First of all I just got FreeBSD for the first time yesterday, so I'm really GREEN and don't know too much as of yes.

I was trying to do this so that I can host my domains....
http://i1179.photobucket.com/albums/x389/Geno_Pickerign/yeahz_zpsb71f5111.png


And when I tried doing the /etc command it said that my Permission was denied, even though I was logged in as root. How can I change the permissions on /etc so that I will be able to access it from root. I'm trying to host my own domains, am I even going about this the right way?

(You'll see the /etc permissions listed below.. I have no idea what it means.. :/)

http://s1179.beta.photobucket.com/user/Geno_Pickerign/media/sadface_zpsa84cbb0a.png.html


----------



## SirDice (Mar 5, 2013)

You're not supposed to execute the file, you're supposed to edit it.

`# ee /etc/resolv.conf`

Handbook: Chapter 4 UNIX Basics


----------



## GenosTechServices (Mar 5, 2013)

*Thanks*

There is a lot I still need to learn, but I'm very new to Unix, and stressing under deadlines.. is there a place I can find step by step directions for hosting a domains of FreeBSD.


----------



## SirDice (Mar 5, 2013)

That depends on what you mean with "hosting a domain". Is it just a DNS domain or is it more like a web hosting? For both you can find lots of information on the internet. Both are very much possible of course but they do require some knowledge and a bit of tinkering.


----------



## GenosTechServices (Mar 5, 2013)

Well I have a small website I'm working on for a business. Well I bought two domains off GoDaddy and forwarded them to Wordpress, and I'm trying to use Unix to host domains. However, I'm not sure where I would go from here. This is where I'm at so far, am I on the right track?

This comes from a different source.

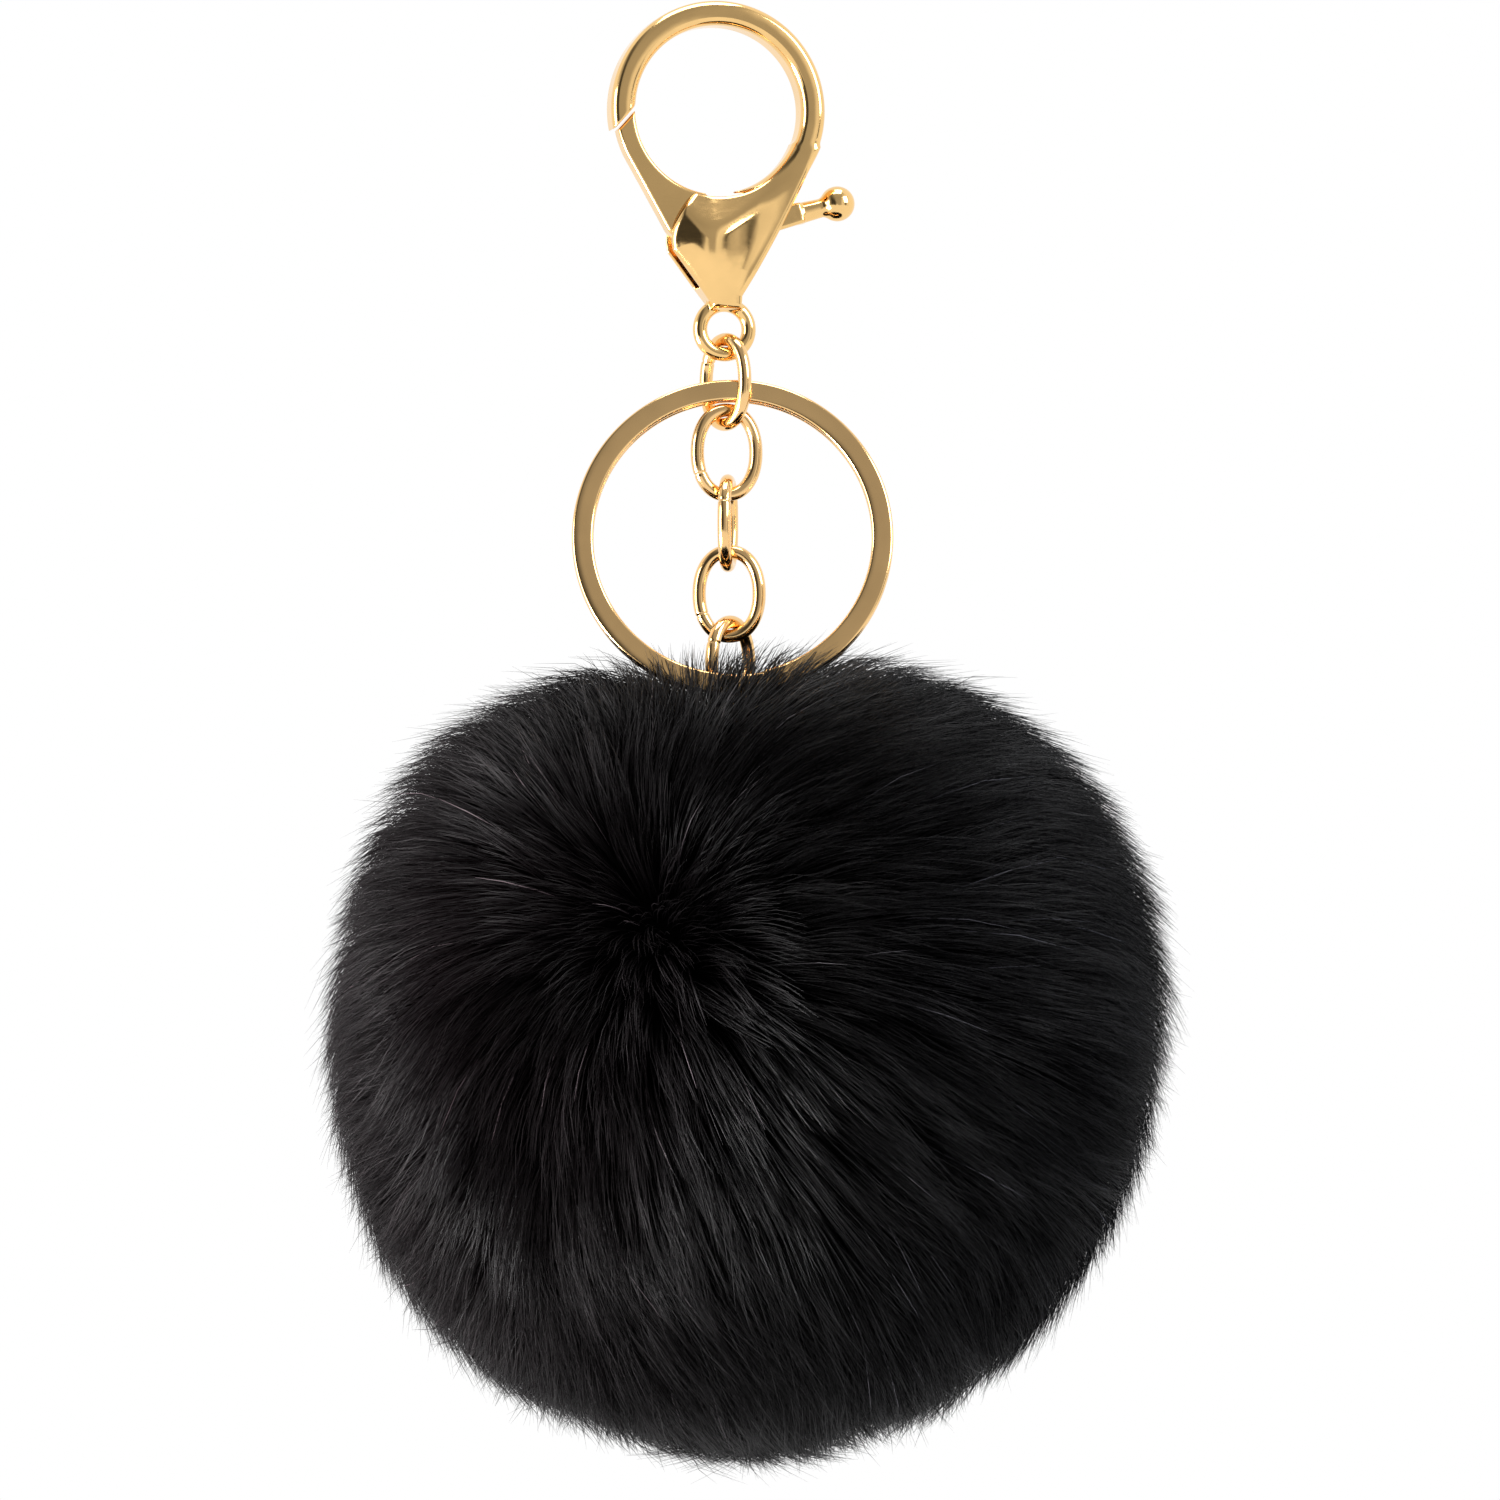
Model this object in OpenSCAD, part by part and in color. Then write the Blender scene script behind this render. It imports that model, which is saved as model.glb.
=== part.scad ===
// Pom-pom keychain: a lobster clasp, five chain links, a flat split ring and a fur pom-pom.
// Millimetres, +Z up. The origin is the centre of the clasp's opening, whose axis is Y.
// The front is -Y. Everything hangs straight down from the clasp.

/* [Clasp] */
// Inside radius of the clasp's opening
opening_r = 7.9; // [7.5:0.1:9]
// Width of the hook's band, from inside to outside
hook_w = 2.3; // [2:0.1:3]
// Depth of the hook, front to back
hook_depth = 3.8; // [3.4:0.1:4.4]
// Depth of the clasp body at its thickest
body_depth = 5.2; // [4.8:0.1:6]
// Length of the clasp from the centre of its opening to its neck
body_drop = 18.3; // [18:0.1:21]
// Thickness of the gate's plate
gate_t = 2.2; // [1.8:0.1:2.4]
// Clearance on each side of the gate, in its slot
slot_gap = 0.1; // [0.05:0.05:0.2]
// Radius of the pivot rivet
rivet_r = 0.8; // [0.6:0.05:1]
// Radial clearance of the gate on its rivet
rivet_gap = 0.05; // [0.02:0.01:0.1]
// Radius of the ball on the thumb lever
ball_r = 1.65; // [1.4:0.05:2]
// Wire diameter of the fixed eye under the clasp
eye_wire = 1.35; // [1.2:0.05:1.5]
// Outside diameter of the fixed eye
eye_d = 6.0; // [5.8:0.1:7]

/* [Chain] */
// Outside length of a link
link_l = 9.2; // [8.8:0.1:11]
// Outside width of a link
link_w = 6.9; // [6.7:0.1:8]
// Wire diameter of a link
link_wire = 1.25; // [1:0.05:1.3]
// Gap between two wires that hang in each other
hang_gap = 0.08; // [0.05:0.01:0.15]

/* [Split ring] */
// Outside diameter of the ring
ring_d = 30; // [26:1:35]
// Width of the ring's flat face
ring_w = 2.0; // [1.6:0.1:2.2]
// Thickness of the ring, two turns of wire together
ring_t = 1.5; // [1.2:0.1:1.7]
// Lean of the ring at rest, its lowest point forward
ring_lean = 10; // [6:1:14]

/* [Pom-pom] */
// Diameter of the fur ball
fur_d = 80; // [70:1:90]
// Diameter of the hide ball that carries the fur
hide_d = 40; // [34:1:44]
// Thickness of the hide
hide_t = 1.2; // [0.8:0.1:1.6]
// Clearance between the pieces inside the ball
soft_gap = 0.3; // [0.2:0.05:0.4]
// Wire diameter of the eye pin
pin_wire = 1.2; // [1:0.05:1.3]
// Diameter of the anchor disc
disc_d = 12; // [9:0.5:14]
// Thickness of the anchor disc
disc_t = 1.0; // [0.8:0.1:1.4]
// Diameter of the gathering thread
thread_d = 0.5; // [0.4:0.05:0.7]

/* [Hidden] */
$fn = 64;
GOLD = [0.86, 0.68, 0.38];
FINE = 0.01;

// Clasp. Points are [x, z], seen from the front.
hook_r = opening_r + hook_w;
slot_w = gate_t + 2 * slot_gap;
hook_corner = 0.95;
tip_angle = 178;
tip_lean = 48;
tip_gap = 0.35;
flank_angle = -19.3;
neck_x = 0.8;
neck_half = 1.6;
neck_depth = 2.9;
pivot = [-0.6, 0.2 - opening_r - 3.9];
heel_z = pivot[1] - 2.35;
floor_z = 1.7 - body_drop;
lever_rise = 15;
ball_at = [hook_r + 1.45, pivot[1] + 3.1];
stub_l = 3.6;
lever_out = ball_at - stub_l * [cos(lever_rise), sin(lever_rise)];
rivet_length = body_depth - 1.1;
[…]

I think this is where I need to be. http://i1179.photobucket.com/albums/x389/Geno_Pickerign/classssssssss_zps42f6a1f4.png


----------



## DutchDaemon (Mar 5, 2013)

Your /etc/resolv.conf only serves to enable the server to find DNS information for other domains. It has zero to do with hosting.

You do not host a website using /etc/resolv.conf. If you need to host a domain, you use a nameserver (e.g. BIND/named, Unbound), and if you need to host a website, you use a webserver (like Apache, lighttpd, nginx). 

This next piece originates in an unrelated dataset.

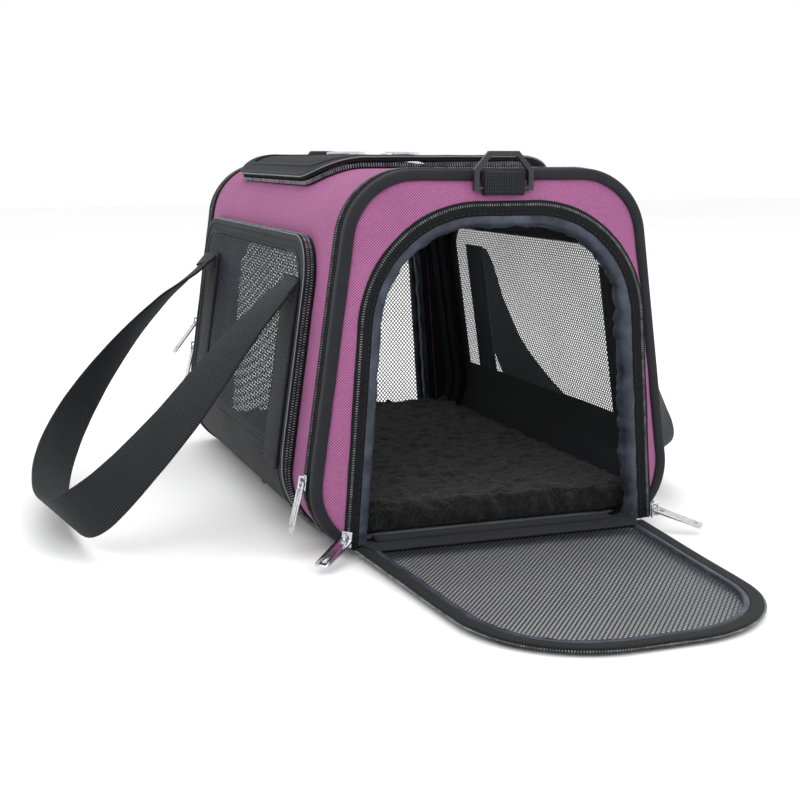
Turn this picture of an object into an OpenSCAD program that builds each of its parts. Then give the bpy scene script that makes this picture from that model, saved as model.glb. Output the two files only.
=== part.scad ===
// Soft-sided pet carrier with two zipped end doors, a zipped top flap,
// mesh sides, webbing handles and a fleece-covered floor.
// Origin: centre of the base, on the ground. X is the width, Y the length.

/* [Body] */
// Width of the body at the base
base_w = 290; // [260:5:340]
// Width of the body at the top, before the corners are rounded
top_w = 215; // [195:5:240]
// Height of the body
body_h = 265; // [240:5:310]
// Length between the outer faces of the end bindings
body_len = 426; // [400:5:520]
// Radius of the two bottom corners
base_r = 48; // [30:1:60]
// Radius of the two top corners
top_r = 51; // [40:1:60]
// Thickness of the padded wall fabric
wall = 4.5; // [3:0.5:6]
// Height up to which the base fabric is black
base_fabric_h = 14; // [8:1:24]

/* [End frames] */
// Width of the binding round each end, seen from the front
binding_w = 8; // [8:0.5:12]
// Depth of the binding along the body
binding_d = 10; // [8:0.5:14]
// Side of the spring steel strip inside the binding
wire = 2.5; // [2:0.1:3]
// Depth of the rim zipper and its tape
rim_zip_d = 10; // [8:0.5:14]

/* [End doors] */
// Half width of a door opening at its sill
arch_half_base = 116; // [90:1:118]
// Half width of a door opening at its top
arch_half_top = 99; // [88:1:102]
// Height of the top of a door opening
arch_top = 239; // [200:1:240]
// Radius of the top corners of a door opening
arch_r = 84; // [60:1:86]
// How far the openings are sewn off centre
arch_shift = 4; // [0:0.5:5]
// Thickness of the end panels
panel_t = 4; // [3:0.5:6]
// How far an opening's rim stands out from its end panel
lip_d = 6; // [4:0.5:8]
// Width of the rim round an opening
lip_w = 9; // [7:0.5:10]
// Width of the loose satin facing inside an opening
facing_w = 13; // [8:1:18]
// Width of the border round a door's mesh
border_w = 12; // [8:1:18]

/* [Mesh sides] */
// Front end of a side panel, measured back from the middle
side_front = -160; // [-170:1:-120]
// Rear end of a side panel
side_rear = 185; // [120:1:188]
// Height of the top of a side panel
side_top = 216; // [190:1:220]
// Radius of a side panel's top corners
side_r = 34; // [15:1:45]
// How far a side panel stands out from the wall
side_raise = 6; // [5:0.5:8]

/* [Top flap] */
// Half width of the top flap
flap_half = 97; // [80:1:100]
// Front end of the top flap
flap_front = -110; // [-140:1:-90]
// Rear end of the top flap
flap_rear = 165; // [120:1:170]
// Radius of the flap's corners
flap_r = 45; // [20:1:60]
// How far the flap stands out from the wall
flap_raise = 8.5; // [8:0.5:10]

/* [Handles] */
// Width of the webbing
web_w = 38; // [25:1:40]
// Thickness of the webbing
web_t = 2.2; // [1.8:0.1:2.6]
// Height at which the handles leave the side panels
handle_z = 186; // [175:1:190]
// Centre of the front anchor strap
anchor_front = -136; // [-140:1:-110]
// Centre of the rear anchor strap
anchor_rear = 132; // [100:1:140]

/* [Floor] */
// Thickness of the stiff base board
board_t = 3; // [2:0.5:5]
// Thickness of the fleece pad
pad_t = 25; // [15:1:30]

/* [Zip pulls and rings] */
// Length of a pull tab beyond its hinge bar
pull_len = 36; // [28:1:40]
// Width of a pull tab
pull_w = 11; // [9:0.5:12]
// Outside width of a D-ring
ring_w = 44; // [38:1:50]
// Height of a D-ring above its bar
ring_h = 25; // [20:1:28]
// Thickness of a D-ring's section
ring_t = 3.6; // [3:0.1:4]

/* [Hidden] */
$fn = 96;
EPS = 1;            // run-past of a cut
GAP = 0.3;          // clearance between pieces that do not touch
BIG = 400;          // larger than any half size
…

That's a very steep learning curve, however it's documented in numerous places, not only for FreeBSD. In fact, none of your question is FreeBSD-specific, and I don't believe it is the task of these forums and its members to educate you at break-neck speed from the ground up, so to speak. I suggest you start reading and tinkering. If you need help, ask very specific questions and show what you've done so far.


----------



## Carpetsmoker (Mar 5, 2013)

Having your domain hosted with a professional DNS host (such as GoDaddy, but there are many, many others) seems the best solution here. This is usually very cheap (in the order of 10-30 USD/year) and certainly the easier/fastest route.
For just a few domains, the advantages of doing this yourself are slim to nonexistant.



> If you need to host a domain, you use a nameserver (e.g. BIND/named, Unbound)

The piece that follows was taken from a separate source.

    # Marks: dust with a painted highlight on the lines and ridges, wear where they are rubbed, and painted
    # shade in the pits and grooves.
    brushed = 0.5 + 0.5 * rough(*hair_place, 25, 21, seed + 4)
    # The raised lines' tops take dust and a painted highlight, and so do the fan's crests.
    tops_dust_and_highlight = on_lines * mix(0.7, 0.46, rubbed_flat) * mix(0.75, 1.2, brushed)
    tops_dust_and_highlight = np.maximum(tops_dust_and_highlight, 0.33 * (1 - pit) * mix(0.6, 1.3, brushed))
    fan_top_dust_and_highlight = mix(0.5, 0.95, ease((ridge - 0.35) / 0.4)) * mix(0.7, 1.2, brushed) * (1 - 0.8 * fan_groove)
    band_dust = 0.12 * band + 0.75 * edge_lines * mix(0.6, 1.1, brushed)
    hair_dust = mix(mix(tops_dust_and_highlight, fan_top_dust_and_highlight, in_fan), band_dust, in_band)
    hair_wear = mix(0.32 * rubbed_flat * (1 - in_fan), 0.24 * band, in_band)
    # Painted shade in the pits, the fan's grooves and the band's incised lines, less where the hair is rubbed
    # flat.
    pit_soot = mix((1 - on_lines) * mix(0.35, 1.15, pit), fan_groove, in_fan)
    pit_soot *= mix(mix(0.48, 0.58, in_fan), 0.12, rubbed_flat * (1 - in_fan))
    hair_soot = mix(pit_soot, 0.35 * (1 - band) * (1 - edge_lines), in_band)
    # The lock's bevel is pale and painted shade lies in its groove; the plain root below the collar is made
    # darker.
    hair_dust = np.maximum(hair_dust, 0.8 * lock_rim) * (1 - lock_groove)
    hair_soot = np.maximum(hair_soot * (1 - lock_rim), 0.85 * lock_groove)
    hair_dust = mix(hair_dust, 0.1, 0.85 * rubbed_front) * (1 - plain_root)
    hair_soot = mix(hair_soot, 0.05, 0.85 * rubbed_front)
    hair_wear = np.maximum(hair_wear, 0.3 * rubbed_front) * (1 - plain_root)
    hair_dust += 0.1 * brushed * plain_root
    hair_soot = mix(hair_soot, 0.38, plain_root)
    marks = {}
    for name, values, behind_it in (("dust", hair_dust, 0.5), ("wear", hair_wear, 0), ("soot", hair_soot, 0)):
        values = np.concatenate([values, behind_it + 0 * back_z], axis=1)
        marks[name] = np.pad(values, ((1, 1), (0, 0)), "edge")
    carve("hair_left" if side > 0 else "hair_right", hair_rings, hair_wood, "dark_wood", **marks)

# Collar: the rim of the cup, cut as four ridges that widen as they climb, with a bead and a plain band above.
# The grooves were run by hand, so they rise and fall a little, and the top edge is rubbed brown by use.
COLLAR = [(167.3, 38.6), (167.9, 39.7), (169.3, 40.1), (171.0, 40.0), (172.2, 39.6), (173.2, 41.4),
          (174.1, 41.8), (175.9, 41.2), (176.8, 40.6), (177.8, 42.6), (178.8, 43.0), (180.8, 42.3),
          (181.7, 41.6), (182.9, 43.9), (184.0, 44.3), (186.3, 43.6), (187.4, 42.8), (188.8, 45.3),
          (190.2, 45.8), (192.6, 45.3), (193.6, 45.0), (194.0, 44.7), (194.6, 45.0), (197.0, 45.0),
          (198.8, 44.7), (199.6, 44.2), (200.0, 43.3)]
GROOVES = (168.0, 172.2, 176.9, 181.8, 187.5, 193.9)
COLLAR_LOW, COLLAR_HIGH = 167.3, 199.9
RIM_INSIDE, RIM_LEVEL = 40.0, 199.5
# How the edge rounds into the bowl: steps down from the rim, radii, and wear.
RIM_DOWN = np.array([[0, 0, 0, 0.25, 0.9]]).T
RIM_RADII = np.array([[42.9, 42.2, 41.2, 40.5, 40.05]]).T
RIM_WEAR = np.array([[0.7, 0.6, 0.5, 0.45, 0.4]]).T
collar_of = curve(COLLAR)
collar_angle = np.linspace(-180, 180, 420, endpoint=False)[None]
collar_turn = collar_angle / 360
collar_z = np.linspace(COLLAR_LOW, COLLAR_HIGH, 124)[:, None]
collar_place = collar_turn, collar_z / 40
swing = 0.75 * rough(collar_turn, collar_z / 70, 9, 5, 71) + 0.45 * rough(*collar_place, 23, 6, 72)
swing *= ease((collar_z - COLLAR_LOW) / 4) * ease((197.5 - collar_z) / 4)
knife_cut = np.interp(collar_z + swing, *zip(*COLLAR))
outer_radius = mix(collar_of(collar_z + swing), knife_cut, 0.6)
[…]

Don't want to nitpick, but Unbound is not a zone server, only a DNS resolver. nsd is the zoneserver from NLNet labs (seperate program/package).


----------



## DutchDaemon (Mar 5, 2013)

Yes, that's correct. I use Unbound to serve some local overrules to public DNS information, so I've grown to view it as an authoritative nameserver in one way or another.


----------